Estill has an ear for the language of her characters, making this story come alive.
When Horses Had Wings, the first novel by Diana Estill, brings to mind Hemingway’s explanation of his own writing: “You see I’m trying in all my stories to get the feeling of the actual life across, not just to depict life, or criticize it, but to actually make it alive.” Estill hits this mark so soundly that, by the end of her novel, readers will swear they hear a note from their own life or family.
This is the story of Renee Goodchild Murphy, who, living in rural north Texas in 1971 and pregnant at sixteen, marries Kenny, the father of her child. She and Kenny construct a physically and emotionally abusive relationship overburdened by poverty and isolation. How Renee works to escape her hellish life, and what she learns along the way, populates the remainder of this heartrending tale.
Renee has the profound ability to remain uncomplicated in the face of the most complicating of circumstances, as is evident in her explanation of how she got pregnant: “There, in the blistering backseat of a Plymouth Fury, I succumbed to a young boy’s attempt to set my body and both our futures ablaze.”
Kenny is a frightened adolescent lacking introspection or understanding of his role as a husband or father. His emotions and drives remain at a level often found in a middle school cafeteria. He watches cop shows and football on television, drinks beer, and tries to control every aspect of Renee’s life. When Renee announces she wants to go to college, Kenny responds: “College is for smart people who think they’re better than everybody else. And you ain’t going.”

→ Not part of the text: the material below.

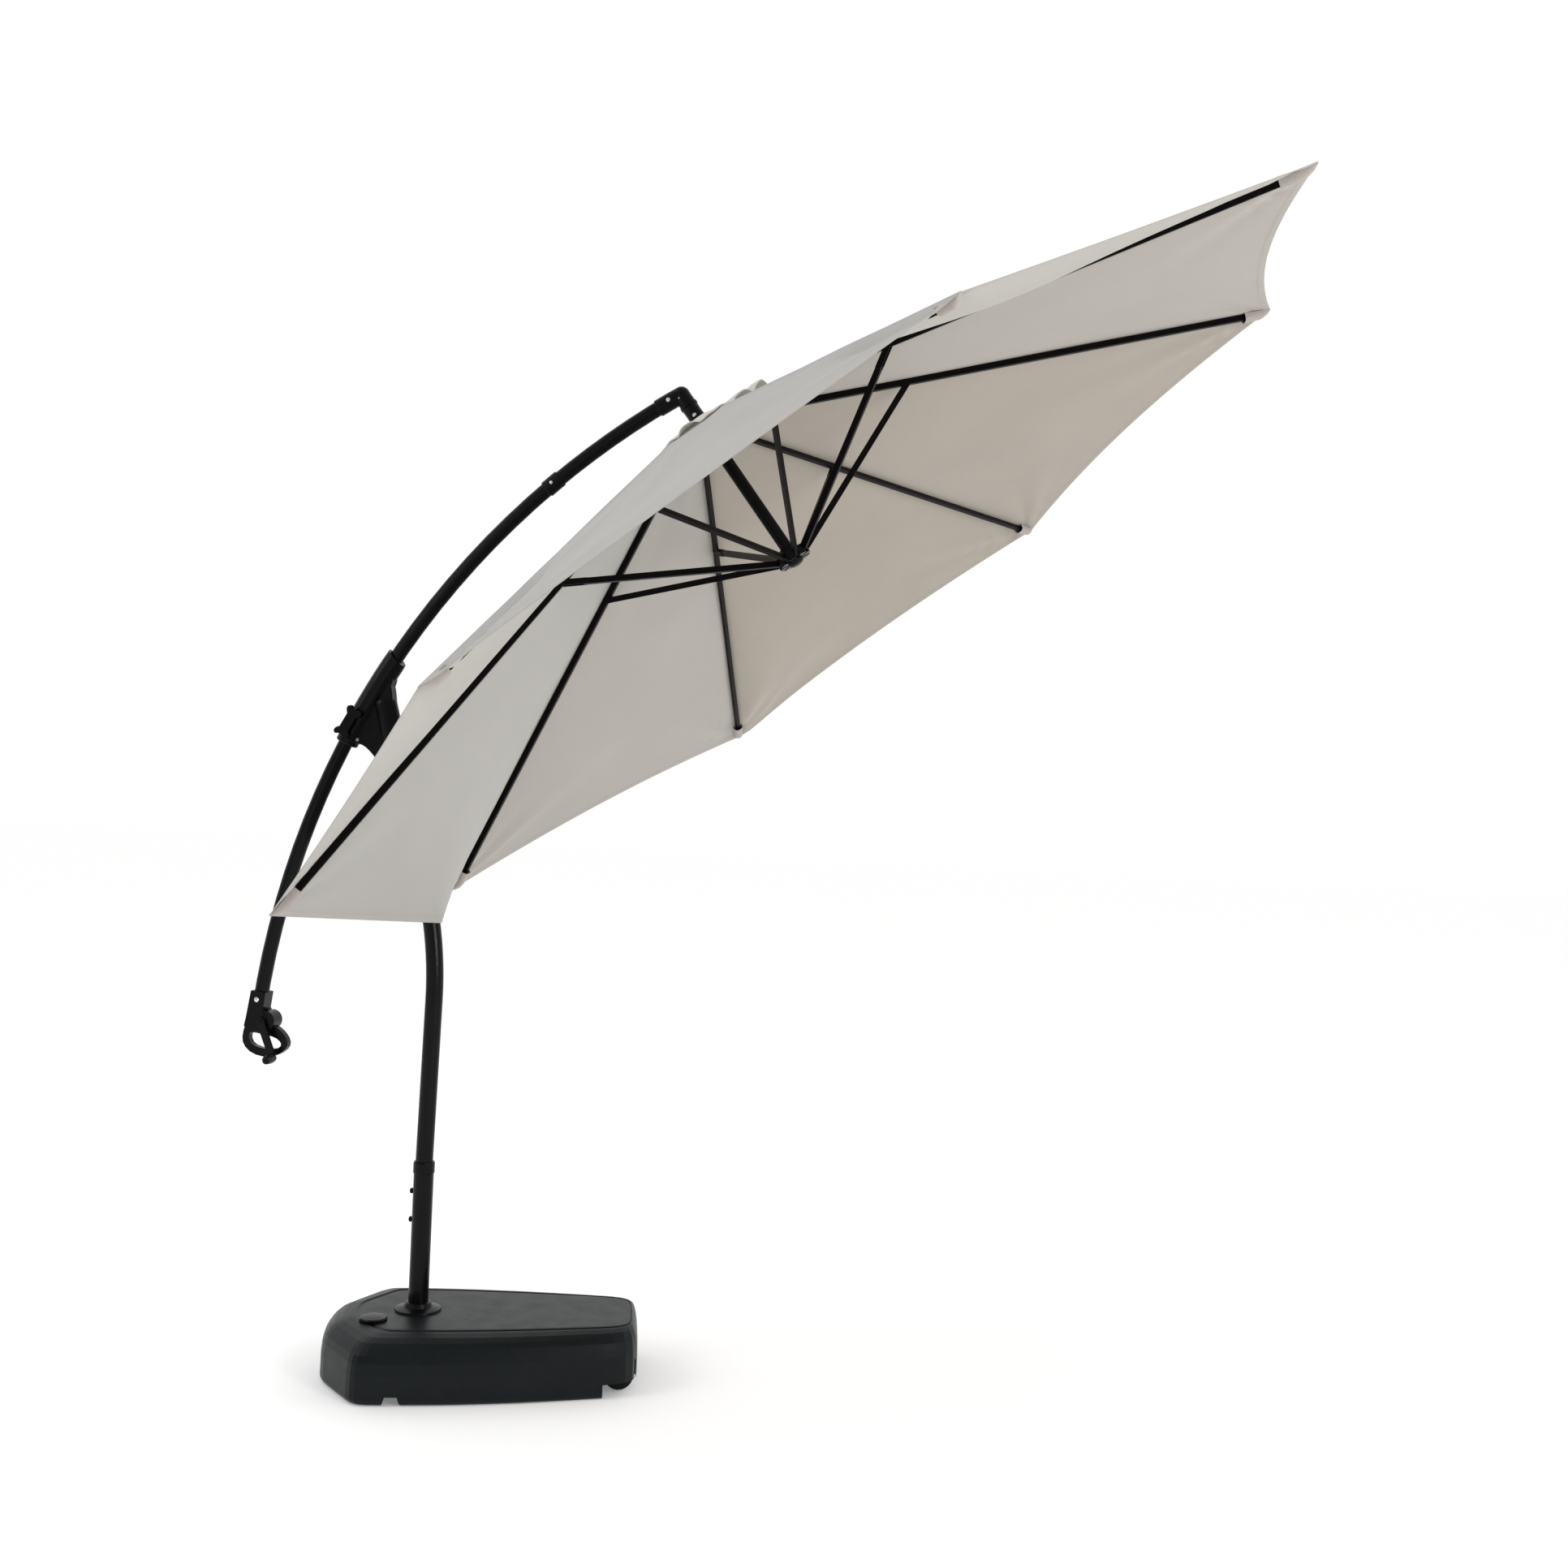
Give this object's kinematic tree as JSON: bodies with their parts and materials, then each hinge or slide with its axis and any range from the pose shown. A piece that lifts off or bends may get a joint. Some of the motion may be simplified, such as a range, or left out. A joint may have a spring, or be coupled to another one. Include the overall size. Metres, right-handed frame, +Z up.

Estill’s ear for the language of her characters adds to the story’s realism. Neta Sue, Kenny’s mother, works cleaning offices and, like her son, has little education or sophistication. After cooking a turkey that was a gift from her employer, she announces: “I cooked that turkey right good, if I do say so myself…Pays to work for somebody who ’preciates you.”
When Horses Had Wings moves forward steadily, gently guided by the author’s skills as a storyteller. One chapter ends with Renee beginning to think seriously about leaving Kenny, and the next opens with a big event: “While I’d been only dreaming of flying away, Daddy had actually done it.” In the midst of the tragic violent life that has become Renee and Kenny’s marriage, Renee’s self-righteous father runs off with the minister’s wife.
The book concludes with an epilogue that Estill uses to tie up the loose ends of the story. Unfortunately, she cannot restrain herself from closing with a Hollywood-style last line, which is discordant with the rest of the novel.
The cover art, a photo of a young women gazing to the horizon over a wheat field, although perfectly suited to the tone of the novel, does not accurately reflect the description of the frizzy-haired Renee. Estill’s heroine, however, like the field depicted, is growing and maturing.
Estill has written three other books, including collections of humorous essays. When Horses Had Wings is an impressive first novel that should have broad appeal.
Disclosure: This article is not an endorsement, but a review. The author of this book provided free copies of the book and paid a small fee to have their book reviewed by a professional reviewer. Foreword Reviews and Clarion Reviews make no guarantee that the author will receive a positive review. Foreword Magazine, Inc. is disclosing this in accordance with the Federal Trade Commission’s 16 CFR, Part 255.